■ TASK GOAL ■
Every line below that includes "type" counts toward the total. Report that total alone.

■ GIVEN MATERIAL ■

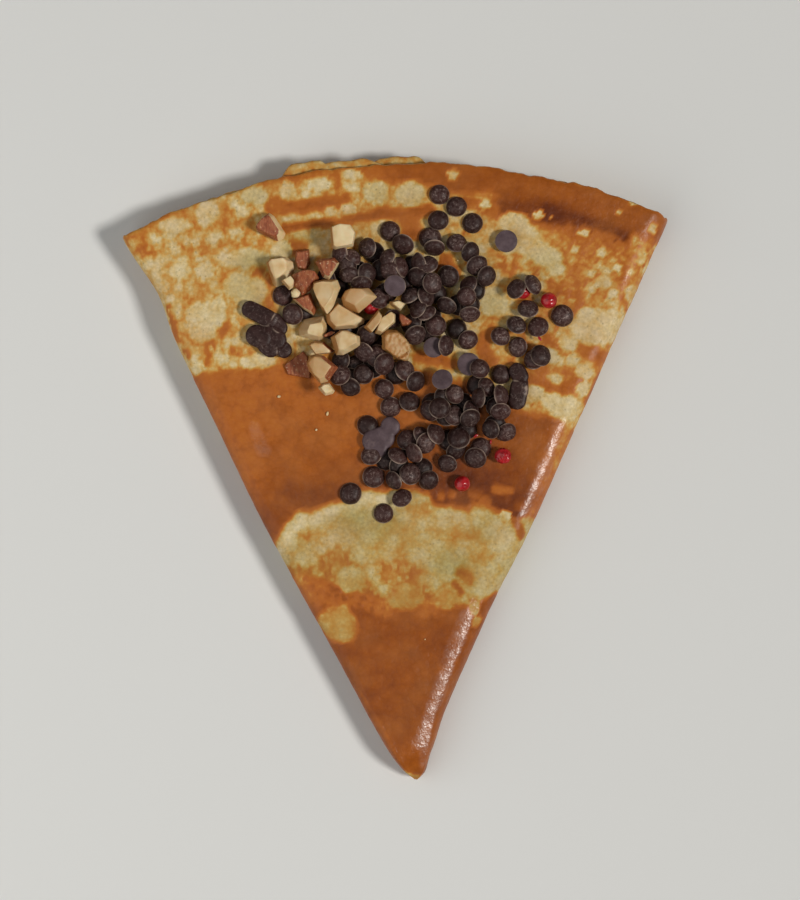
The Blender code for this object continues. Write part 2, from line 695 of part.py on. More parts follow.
def make_peppercorns(reach_map, collection):
    """The pink peppercorns."""
    husk = principled("pink_pepper_husk", (0.45, 0.01, 0.015), 0.3)
    for number, (x, y, radius) in enumerate(PEPPERCORNS, 1):
        form = reach_map.rest(peppercorn_form(radius), x, y, 0.0)
        add_object(f"pink_pepper_{number}", as_bmesh(form), collection, husk)


def make_almonds(reach_map, collection):
    """The chopped almonds, each a chip of its own size."""
    kernel = principled("almond_kernel", (0.66, 0.46, 0.24), 0.6)
    for number, (x, y, length, width, height, turn) in enumerate(ALMONDS, 1):
        form = reach_map.rest(almond_form(length, width, height, number), x, y, turn)
        add_object(f"almond_{number:02d}", as_bmesh(form), collection, kernel)


def make_all():
    """The whole object in its own collection."""
    for old in list(bpy.data.objects):
        bpy.data.objects.remove(old, do_unlink=True)
    collection = new_collection("chocolate_crepe")
    cutters = new_collection("cutters")
    make_crepe(collection, cutters)
    reach_map = ReachMap()
    chocolate = principled("dark_chocolate", (0.035, 0.02, 0.018), 0.4)
    draw = random.Random(11)
    make_heap(reach_map, draw, collection, chocolate)
    make_clumps(reach_map, collection, chocolate)
    make_stray_drops(reach_map, draw, collection, chocolate)
    make_peppercorns(reach_map, collection)
    make_almonds(reach_map, collection)


make_all()
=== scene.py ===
"""A chocolate crepe: the folded sheet, its drops of chocolate, chopped almonds and pink peppercorns.

Lengths are in millimetres until a mesh is made. The working frame has the folded corner at its origin, the
round rim towards +Y and the underside at z = 0.
"""

import math
import random

import bmesh
import bpy
import numpy as np
from mathutils import Matrix, Vector


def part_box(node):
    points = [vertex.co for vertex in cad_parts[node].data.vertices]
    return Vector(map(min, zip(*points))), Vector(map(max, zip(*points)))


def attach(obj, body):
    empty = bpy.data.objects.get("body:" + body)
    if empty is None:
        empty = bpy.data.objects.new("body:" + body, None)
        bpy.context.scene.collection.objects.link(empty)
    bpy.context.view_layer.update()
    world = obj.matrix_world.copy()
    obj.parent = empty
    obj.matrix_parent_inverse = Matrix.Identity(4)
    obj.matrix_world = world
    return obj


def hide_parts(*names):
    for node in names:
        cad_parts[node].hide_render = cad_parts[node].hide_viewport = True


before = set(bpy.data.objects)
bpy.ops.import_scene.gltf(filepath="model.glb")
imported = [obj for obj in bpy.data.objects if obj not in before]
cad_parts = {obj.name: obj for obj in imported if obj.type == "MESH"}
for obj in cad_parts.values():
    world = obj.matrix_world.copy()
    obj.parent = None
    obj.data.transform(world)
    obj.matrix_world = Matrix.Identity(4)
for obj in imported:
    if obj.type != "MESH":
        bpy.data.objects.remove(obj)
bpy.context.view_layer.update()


# The crepe: a round sheet of thin batter, baked in a pan and folded in half three times. Seen at the
# round rim it is one closed line of eight layers. The first side baked is outside: brown where it lay on
# the hot pan, pale and full of pores where steam held it up.

MM = 0.001
CREPE_RADIUS = 175.0

# The stack: its layers, the height of each at the rim and at the folded corner, the length over which it
# is pressed thinner there, and the share of the height that is batter
LAYERS = 8
LAYER_PITCH, TIP_PITCH, TIP_LENGTH = 1.7, 1.35, 40.0
SHEET_SHARE = 0.8
FIRST_SECTION = 0.35

# The outline in plan: the rounding of the folded corner, where straight sections turn into arcs, how far
# each side spreads with the distance from the corner, and its swellings and dents as height, place and
# half-length
CORNER_LENGTH, CORNER_FLATNESS, CORNER_ROUND = 10.0, 0.85, 3.0
STRAIGHT_TO, ARC_FROM = 20.0, 60.0
LEFT_SPREAD, LEFT_FULLNESS, LEFT_FULLNESS_LENGTH = 0.516, 3.5, 5.0
LEFT_SWELL, LEFT_DENT = (1.5, 72.0, 30.0), (2.0, 138.0, 9.0)
RIGHT_SPREAD, RIGHT_FULLNESS, RIGHT_KNOB = 0.4456, 0.9, (1.3, 8.0, 8.0)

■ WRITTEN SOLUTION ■
2